Notelets

誰かのために何かを作る日々の断章。試論。仮説。フィールドノーツ。

何かに支配されながら『チェンソーマン』を読む

いやー、『チェンソーマン』、いいですね。

マンガの世界のことは疎いけど、すごい、と遅ればせながら感嘆。(マンガをカラー版で読んだ。アニメはまだ)。

バトルもの、ヒーローものとしてマーベル作品を見るように、あるいはおそらく作者が好きなんじゃないかと想像するタランティーノ映画に入り込むように、そのスタイリッシュさを存分に楽しんだ。

専門的なことはわからないけど、コマ割りや「カメラワーク」みたいなものにもぐっとくる。なにより一枚一枚の絵が美しい。

https://www.shonenjump.com/j/rensai/chainsaw.html

……という楽しみ方が王道のように思うけど、しかし、一方であえて深読み、否、以下の場合は誤読して楽しむ余地も与えてくれる。単に何かを志して→戦って→負けて→強くなって→勝って……というシンプルなカタルシスのお話ではない(もちろんそれはそれでいいのだけれど)。多様な読み方もできる、というのは優れた作品の特徴かもしれない。

例えば、「欲望」という言葉をキーワードにしてみたり。欲望が、悲しい。

もちろんたいていの物語が欲望を描くんだから当たり前だけど、ホントに少年ジャンプで連載してるのかという描き方。

(以下、どうでもいい素人の感想ですが、少しネタバレを含みます)

 

物語は、極貧の主人公のデンジは「トーストにジャムを塗って食べたい」というところから始まる。ごくごくつつましい、食という欲望。そこから公安に飼われる生活が始まって、それまでと比べれば夢のような食い物を目にして、それを実際に食べられるようになる。欲望を満たされる場を見つけたデンジ。飼われる、というのがふさわしい。

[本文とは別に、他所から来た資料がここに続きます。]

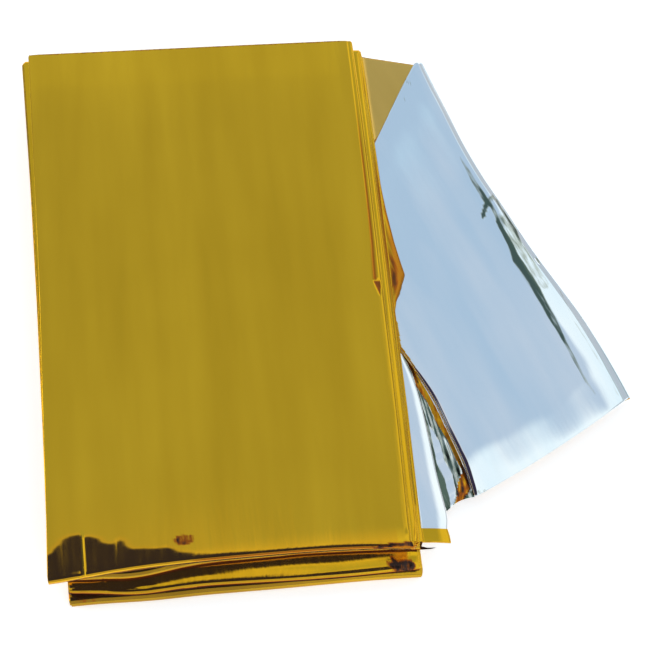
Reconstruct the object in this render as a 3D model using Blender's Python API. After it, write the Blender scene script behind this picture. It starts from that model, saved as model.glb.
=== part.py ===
"""An emergency foil blanket, folded flat, with one loose pleat pulled out on its right side.

The film is folded back and forth into eight layers, and each layer stands for the pleats in it.
+X is the packet's right, +Y its back and +Z up. The origin is the middle of its flat underside.
The constants and tables are in millimetres, and the meshes made from them are in metres.
"""

import math

import bmesh
import bpy

MM = 0.001

# The packet: its layers, counted from the bottom, and the folds that join them
LAYERS = 8
LAYER_THICKNESS = 1.6
LAYER_GAP = 0.4
LAYER_PITCH = LAYER_THICKNESS + LAYER_GAP
FOLD_RADIUS = LAYER_PITCH / 2  # to the middle of the film's layer
FOLD_REACH = FOLD_RADIUS + LAYER_THICKNESS / 2  # to the outside of the fold
HALF_LENGTH = 65.5
TOP_END = 66.4  # the top layer's free end, at the back
LOWEST_END = 65.4  # the bottom layer's free end, under it

# How far the top face rises in its middle, and how uneven it is
CROWN = 0.35
RIPPLE = 0.09
RIPPLE_ACROSS = 9.0
RIPPLE_ALONG = 17.0

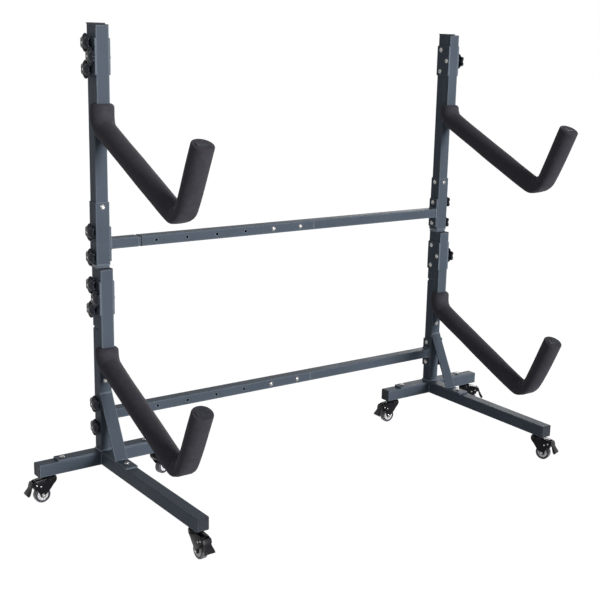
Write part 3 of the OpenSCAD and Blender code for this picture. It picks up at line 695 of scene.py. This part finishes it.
def shank(start, end):
    """A plain bolt with chamfered ends, 8 mm thick."""
    profile = [(3.4, start), (4.0, start + 0.6), (4.0, end - 0.6), (3.4, end)]
    return turned(profile, around=24)


def thread(start, end, pitch=1.25):
    """Radius swings between 4.0 and 3.4 mm once a pitch."""
    z = np.arange(start, end, pitch / 4)
    swing = np.tile([3.45, 3.75, 4.0, 3.75], len(z) // 4 + 1)[: len(z)]
    rows = [(3.0, start)] + list(zip(swing, z)) + [(3.3, end - 0.1), (2.9, end)]
    return turned(rows, around=24)


def add_bolt(shell, seat, length, nut_at=None):
    """A bolt along the seat's Z axis, its head below the seat, and its nut."""
    under = seat.at((0, 0, 0), "-z")
    shell.add(turned(WASHER), under)
    shell.add(turned(BUTTON), under)
    plain = length if nut_at is None else nut_at
    shell.add(shank(-1.9, plain), seat)
    if nut_at is not None:
        shell.add(thread(nut_at, length), seat)
        shell.add(turned(NUT), seat.at((0, 0, nut_at)))


print("button head:", turned(BUTTON).shape, "grid points")

# %% [markdown]
# Each caster hangs on a stem with a wide flange under the tube, and its fork
# turns on a riveted pin below. Those belong to the foot, so they stay still
# when the caster swivels.

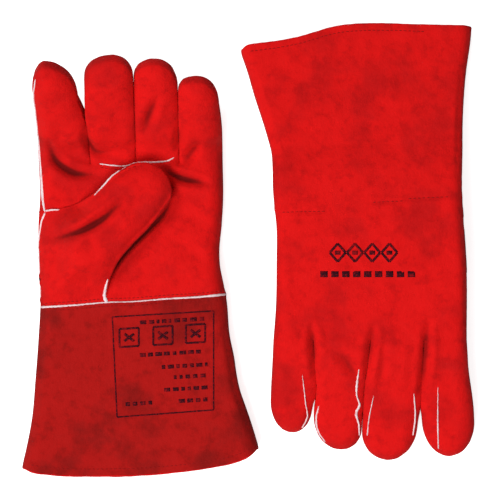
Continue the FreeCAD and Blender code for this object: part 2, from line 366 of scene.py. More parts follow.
def side_column(plan, which, y):
    """Plan points of a panel's edge along one side of the hand or cuff."""
    inward = EDGE_INSET if which == "little_side" else -EDGE_INSET
    return np.stack([plan.side_x(which, y) + inward, y], 1)


def cuff_rows(plan):
    """Plan points of the cuff panels' rows, from the wrist to the hem."""
    count = len(knuckle_columns(plan))
    hem = plan.glove["hem"]
    hem_x = np.linspace(hem[0][0] + EDGE_INSET, hem[-1][0] - EDGE_INSET, count)
    far = np.stack([hem_x, curve_through(hem, hem_x) + HEM_LIP], 1)
    base = wrist_row(plan, count)
    low, high = (side_column(plan, which, np.linspace(base[i, 1], far[i, 1], CUFF_STEPS + 1))
                 for which, i in (("little_side", 0), ("thumb_side", -1)))
    far[0], far[-1], low[0], high[0] = low[-1], high[-1], base[0], base[-1]
    return blended_grid(base, far, low, high)


SPREAD_FROM = 0.35          # where, from wrist to knuckles, the columns start to gather into fingers


def hand_rows(plan):
    """Plan points of the hand panels' rows, from the wrist to the knuckles."""
    knuckle_x = knuckle_columns(plan)
    base = wrist_row(plan, len(knuckle_x))
    steps = int(plan.knuckles / ROW_STEP)
    even = np.linspace(0, 1, len(knuckle_x))
    packed = (knuckle_x - knuckle_x[0]) / (knuckle_x[-1] - knuckle_x[0])
    rows = []
    for share in np.linspace(0, 1, steps + 1):
        y_low, y_high = (base[i, 1] * (1 - share) + plan.knuckles * share for i in (0, -1))
        low, high = (side_column(plan, which, np.array([y]))[0]
                     for which, y in (("little_side", y_low), ("thumb_side", y_high)))
        part = (even + (packed - even) * smoothstep((share - SPREAD_FROM) / (1 - SPREAD_FROM)))[:, None]
        rows.append(low * (1 - part) + high * part)
    rows[0], rows[-1] = base, np.stack([knuckle_x, np.full(len(knuckle_x), plan.knuckles)], 1)
    return np.array(rows)


def finger_rows(plan, finger):
    """Plan points of a finger's panel, from the knuckle row to the tip, as a grid that fits its outline."""
    across = np.linspace(-1, 1, FINGER_COLUMNS + 1)
    length = plan.glove["fingers"][finger]["tip"][1]
    steps = int(length / ROW_STEP)
    along = np.linspace(0, 1, steps + 1) ** 1.5     # closer rows where two fingers part
    base_lo, base_hi = finger_base(plan, finger)
    tip = np.array([plan.cap(finger, a * FINGER_CAP, EDGE_INSET) for a in across])
    # beside another finger the panel reaches its outline at the knuckles, and is inset only further out
    sides = []
    for edge, end in (("lo", tip[0]), ("hi", tip[-1])):
        s = along * end[1]
        inset_in = 0.04 * smoothstep(s / 5) + 0.96 * smoothstep(along / 0.45 - 1.2)
        if (finger, edge) in (("little", "lo"), ("index", "hi")):
            inset_in = np.ones_like(s)
        x = plan.finger_edge(finger, edge)(s) * (1 - inset_in)
        x = x + plan.finger_edge(finger, edge, EDGE_INSET)(s) * inset_in
        sides.append(np.stack([x, s], 1))
    base = np.stack([base_lo + (base_hi - base_lo) * (across + 1) / 2, np.zeros_like(across)], 1)
    return blended_grid(base, tip, *sides) + [0, plan.knuckles]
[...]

他にも、スナック菓子が散らかる「ダメな」食卓。アキやパワーとの家庭的食卓のシーン。コベニちゃんとヴァンバァガァとアイスを食べようとするのは、デート。血を飲むのも食。食という欲望は多様な描かれ方をする。何より、結末も食べることに関係する。

食とならぶ欲求である、性のこともある。もちろんそれは簡単には満たされない欲望だけど、少し。そしてその一部を手に入れたら「アレ、思っていたほどたいしたもんじゃない……」となったりするのもおもしろい。少年誌でなければ、もっと描けていたに違いない。

また、これは欲求と言った方がいいかもしれないが、アキの、誰かを守りたいという破滅的な心。傷。その結末。

しかしより重要なのは、それら欲望すべてが、「支配」のために利用されているということ。欲望をフックに、操られているということ。大げさに言えば、今の現実の世の中も、そういうところがある。特に、マスメディアが発達してから、人は欲望を操られてきた。広告屋が作った虚構、例えば理想の暮らしや完璧な自己像を実現しようとしてきた。「映える」ことに心血を注いできた。……というのは野暮な指摘だけれども。

その欲望のコントロールによる支配を行う者は、欲望という、人のある種のダメな部分とも言えるものを認めない。ダメな映画を作る自由も認めない。一方で、この支配も、欲望と言える。「自分より程度が低いと思うものを」支配できるという禍々しさ、そして虚しさ。しかし、その実、対等な関係を作ることを欲していた。……というのも、単なるバトルものを越えた物語。

ざっくりとまとめてみれば、欲望の、ある種の虚構性。虚しくなかったのは、デンジとパワーやアキとのつながり。いや、最後に「一体となる」ことも、何かの希望を物語っているのかもしれない。

 

……とかなんとかいうヘリクツを吹き飛ばしてしまう、地獄のヒーローのでたらめさ。それが真骨頂。『ブルース・ブラザーズ』とか久しぶりに見たくなった。